Rocko · ‎Apr 15, 2024

I haven't tried it, but i think that in this case the Entity_ID can be the same for all sets, because you won't have timestamp collisions. ENTITY_ID makes the records unique in case of multiple machines being logged at the same time. Maybe you can try using a constant entity_id in training (or leaving it away in the first place).

If that doesn't work because the gaps are too large, there should be no difference in which Entity ID you pass in for scoring: You trained one model which should be valid for all the machines/series, not one model per machine/series, all packed into one. Hence it shouldn't make a difference - would be my assumption. But that's also quick to try out if you already have the model.

View solution in original post

Rocko · ‎Apr 15, 2024

I haven't tried it, but i think that in this case the Entity_ID can be the same for all sets, because you won't have timestamp collisions. ENTITY_ID makes the records unique in case of multiple machines being logged at the same time.

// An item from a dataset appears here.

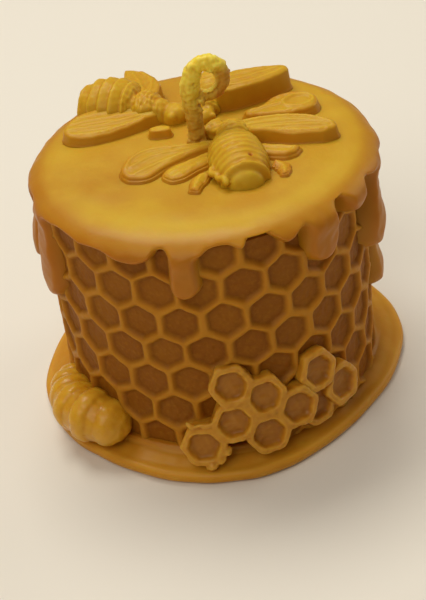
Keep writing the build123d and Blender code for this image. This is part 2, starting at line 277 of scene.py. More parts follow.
def ball(c, r, n=28, stretch=(1, 1, 1), turn=0.0):
    """Closed egg round c, radii r*stretch, turned about Z by turn degrees."""
    t = np.linspace(0.02, math.pi - 0.02, n)
    v, f = lathe((0, 0, 0), (0, 0, 1), -np.cos(t), np.sin(t), n=n, up=(0, 1, 0))
    v = v * (np.asarray(stretch, float) * r)
    ct, st = math.cos(math.radians(turn)), math.sin(math.radians(turn))
    v = np.stack([v[:, 0] * ct - v[:, 1] * st, v[:, 0] * st + v[:, 1] * ct, v[:, 2]], 1)
    return v + np.asarray(c, float), f


def tube(line, radii, n=16, squash=1.0):
    """Closed tube along a 3-D polyline with round ends. squash flattens it in Z."""
    p = np.asarray(line, float)
    r = np.broadcast_to(np.asarray(radii, float), (len(p),))
    t = np.gradient(p, axis=0)
    t /= np.linalg.norm(t, axis=1)[:, None]
    # round ends
    k = np.array([0.98, 0.8, 0.5, 0.2])
    p = np.vstack([p[0] - t[0] * r[0] * k[:, None], p, p[-1] + t[-1] * r[-1] * k[::-1, None]])
    q = np.sqrt(1 - k ** 2)
    r = np.concatenate([r[0] * q, r, r[-1] * q[::-1]])
    t = np.vstack([np.repeat(t[:1], 4, 0), t, np.repeat(t[-1:], 4, 0)])
    ref = np.array([0, 0, 1.0]) if abs(t[:, 2]).max() < 0.95 else np.array([0, 1.0, 0])
    s = np.cross(t, ref)
    s /= np.linalg.norm(s, axis=1)[:, None]
    u = np.cross(s, t)
    ph = np.linspace(0, 2 * math.pi, n, endpoint=False)
    v = (p[:, None] + r[:, None, None] * (np.cos(ph)[None, :, None] * s[:, None]
         + squash * np.sin(ph)[None, :, None] * u[:, None])).reshape(-1, 3)
    m = len(v)
    v = np.vstack([v, p[0], p[-1]])
    faces = [grid_faces(len(p), n), np.vstack([fan(m, np.arange(n), True), fan(m + 1, np.arange(n) + (len(p) - 1) * n)])]
    if volume(v, faces) < 0:
        faces = [f[:, ::-1] for f in faces]
    return v, faces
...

Maybe you can try using a constant entity_id in training (or leaving it away in the first place).

If that doesn't work because the gaps are too large, there should be no difference in which Entity ID you pass in for scoring: You trained one model which should be valid for all the machines/series, not one model per machine/series, all packed into one. Hence it shouldn't make a difference - would be my assumption. But that's also quick to try out if you already have the model.

precisionlabs · ‎Apr 15, 2024

Hi @Rocko thanks for your answer. I just tried a couple of things. The entity id must be present and unique for every run if there are gaps in time. If I set a constant entity id it fails to train warning that the time sampling is not consistent with what was configured in the dataset import.

"there should be no difference in which Entity ID you pass in for scoring" I would think so too, but confirmation would be great. You also say it'd be quick to try, how do you suggest I go about that? I could score trying different entity ids for the same data and model, but how will I know if it makes a difference or not? I'm must be missing something.

Rocko · ‎Apr 16, 2024

Well maybe I'm missing something I would've tried to score the same sample data with two different entity ids and see if there is a difference in the goal value. If not, the entity_id didn't make a difference.

precisionlabs · ‎Apr 16, 2024

Came back here to report exactly that. I tried to score the same data with 2 different entity ids and it gives me the exact same results (actually the entity id passed for scoring doesn't even need to be one from the training dataset, it could be anything, but needs to be present in the scoring dataset). It just uses the scoring entity id as an identifier in the prediction results. Screenshots of both tests attached.

"You trained one model which should be valid for all the machines/series, not one model per machine/series, all packed into one." This was the key insight and after testing I can confirm that's accurate, thank you @Rocko.

d_kessler · ‎Apr 19, 2024

Hi all,

To add A little bit more information and context, I will expand on what Entity ID is intended to do. It is supposed to help Thingworx Analytics understand what data belongs to what machine, as well as tell what chunk of data is continuous for each machine. This is important because Thingworx Analytics uses the look back window to automatically engineer features that are used in training the model, as well as for making predictions. Without entity ID, all data would just be pushed together, and the look back window calculations would end up using mixed data. It is quite possible that the beginning of a single run behaves differently from the end of that run, and so it is important to keep the runs segregated.

It is important to have each run for scoring have a Unique entity ID. It doesn't matter what you call the new Entity IDs, but they need to be unique. This way, when scoring, ThingWorx Analytics will perform look back window calculations using a single run for a single machine, This ensures that only relevant data is being used for scoring, and not data from other machines, and not data from other times in the past.

It is true that multiple historical runs from multiple machines can be used together to train a Thingworx Analytics time series model. This single model is used to make predictions for multiple runs and/or multiple machines in the future. Entity ID ensures that the data is properly segregated, and that the calculations, and therefore predictions, are correct.